Target the Core Problems
Federal policy should not target AI data centers, nor any demand-side customers with procurement regulations or fees. This imposes costs, uncertainty, and delays on the exact investments that federal policy should be seeking to encourage and accelerate. The United States cannot afford to usher in two-plus years of uncertainty over AI investment the way additionality has done for green hydrogen production.
Instead, federal policy response should directly address the supply-side constraints that today give states, utilities, and corporate buyers a poor and narrow set of choices. There is a lot to this challenge, but it boils down to expanding transmission capacity, building nuclear reactors, and radically altering the permitting landscape for energy infrastructure.

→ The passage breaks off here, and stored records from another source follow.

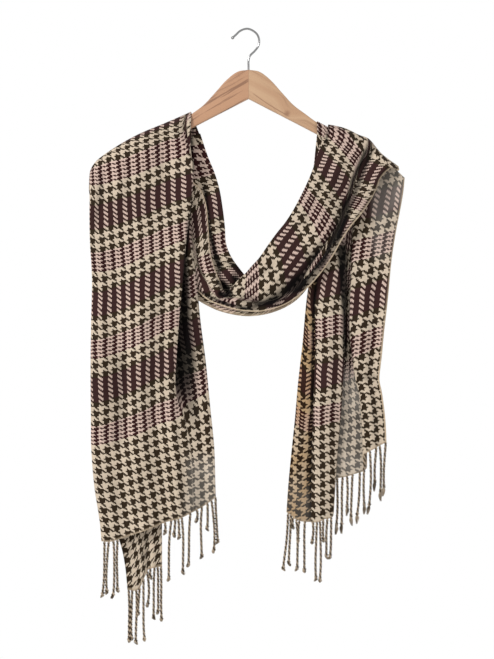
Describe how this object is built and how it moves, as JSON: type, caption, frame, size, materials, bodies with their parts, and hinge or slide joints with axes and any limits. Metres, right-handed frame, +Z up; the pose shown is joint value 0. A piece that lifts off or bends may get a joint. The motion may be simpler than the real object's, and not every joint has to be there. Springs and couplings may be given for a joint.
{
  "type": "long fringed scarf draped on a wooden hanger",
  "caption": "Long woven scarf with twisted fringe, draped in a swag over both arms of a flat wooden hanger with a wire hook.",
  "frame": {"origin": "inside top of the hanger's hook, where a rail carries it", "axes": "+Z up along the hanging direction, +X to the right along the hanger's arms, -Y towards the front"},
  "size_m": [0.4529, 0.0387, 0.8856],
  "materials": {
    "wood": "light satin-lacquered wood with a fine straight grain",
    "steel_wire": "polished bright wire",
    "woven_cloth": "soft matt twill in a houndstooth and glen check of brown, plum, cream and pale pink",
    "fringe_yarn": "matt twisted two-ply yarn, dark brown and cream"
  },
  "bodies": {
    "root": {"hanger_body": "wood", "hanger_hook": "steel_wire", "left_tail_front": "woven_cloth", "left_tail_back": "woven_cloth", "swag_back": "woven_cloth", "swag_front": "woven_cloth", "right_tail": "woven_cloth", "fringe_left_front": "fringe_yarn", "fringe_left_back": "fringe_yarn", "fringe_right_inner": "fringe_yarn", "fringe_right_middle": "fringe_yarn", "fringe_right_outer": "fringe_yarn"}
  },
  "joints": []
}
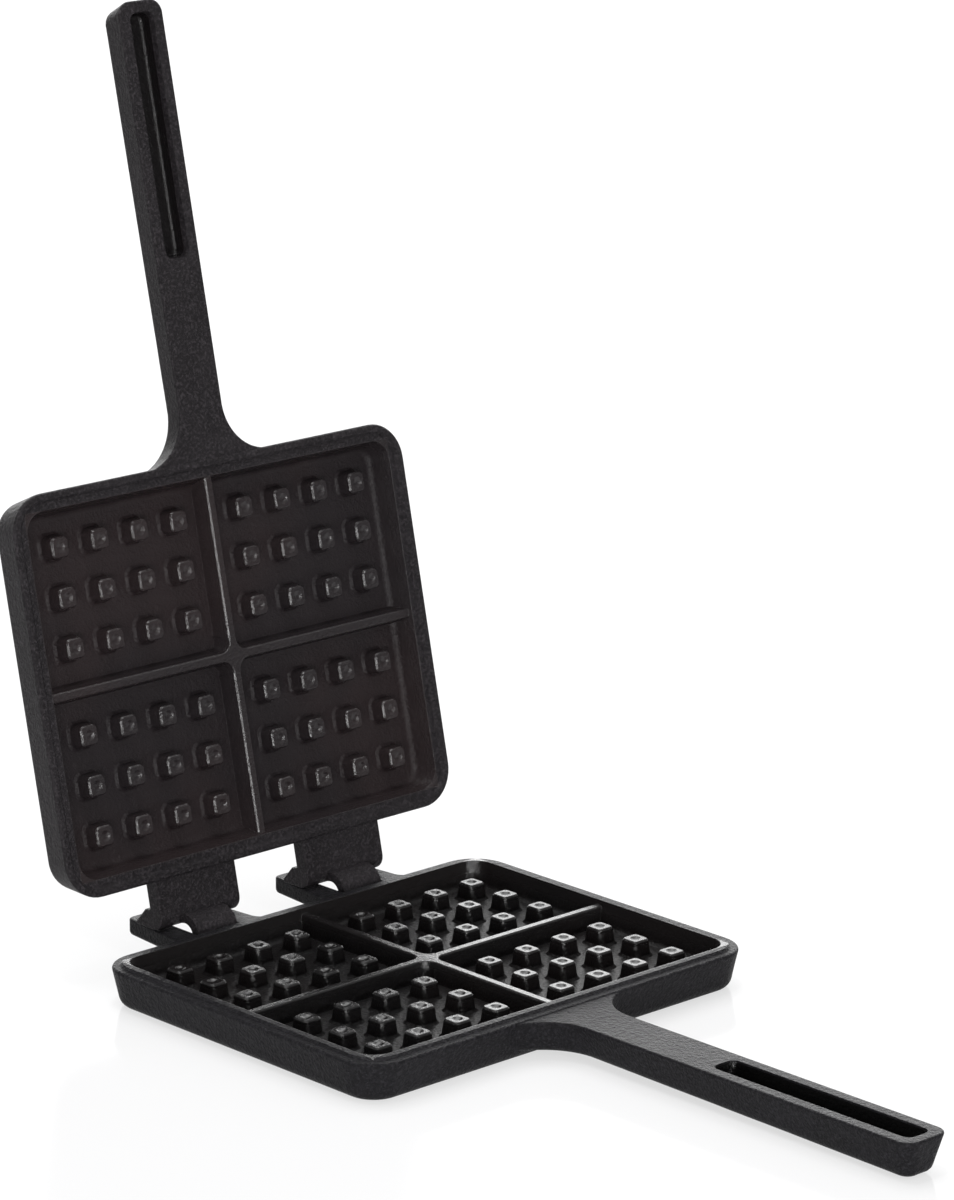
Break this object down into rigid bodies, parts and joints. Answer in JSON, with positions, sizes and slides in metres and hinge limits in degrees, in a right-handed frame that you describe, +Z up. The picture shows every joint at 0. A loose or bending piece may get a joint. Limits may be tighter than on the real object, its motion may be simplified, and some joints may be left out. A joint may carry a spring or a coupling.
{
  "type": "stovetop waffle iron",
  "caption": "Cast-iron stovetop waffle iron: hinged rectangular grid plates with studs and cross ribs, each with a long slotted handle, hooked together at the back, lid open.",
  "frame": {"origin": "centre of the lower plate's flat underside, on the surface it stands on", "axes": "+Z up, +Y from the handles towards the hinge, +X along the hinge line"},
  "size_m": [0.202, 0.4436, 0.3703],
  "materials": {
    "cast_iron": "seasoned black cast iron, fine sand-cast grain outside, glossy oiled cavity"
  },
  "bodies": {
    "lower_half": {"lower_plate": "cast_iron"},
    "upper_half": {"upper_plate": "cast_iron"}
  },
  "joints": [
    {"name": "lid_hinge", "type": "hinge", "parent": "lower_half", "child": "upper_half", "pos_m": [0, 0.0944, 0.0212], "axis": [1, 0, 0], "range_deg": [0, 102.5]}
  ]
}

The recently proposed bipartisan Energy Permitting Reform Act of 2024 applaudably targets some of these issues and serves as an excellent starting point. But scope and ambition must grow if the United States is to meet the strategic scale of the challenge. The United States should be thinking about transmission investment tax credits for national interest projects (widely defined to include greenfield, reconductoring, and advanced grid technology projects), direct federal offtake or guarantees for new reactor projects, continued efforts to reform and accelerate Nuclear Regulatory Commission permitting, and ambitious interconnection queue reform that allows more resources to connect under the existing grid. Congress should require grid operators to deploy hourly renewable energy accounting systems, which lay the groundwork for increased voluntary 24/7 clean power purchases by buyers and improve price signals in the sector.
Real progress from U.S. policymakers on these issues will unleash new investment and dynamism in the sector and flip the electric demand growth story from one of challenge to one of opportunity. An AI additionality policy takes the United States in the wrong direction, what the country needs is a national electricity growth strategy.
Cy McGeady is a fellow with the Energy Security and Climate Change Program at the Center for Strategic and International Studies in Washington, D.C.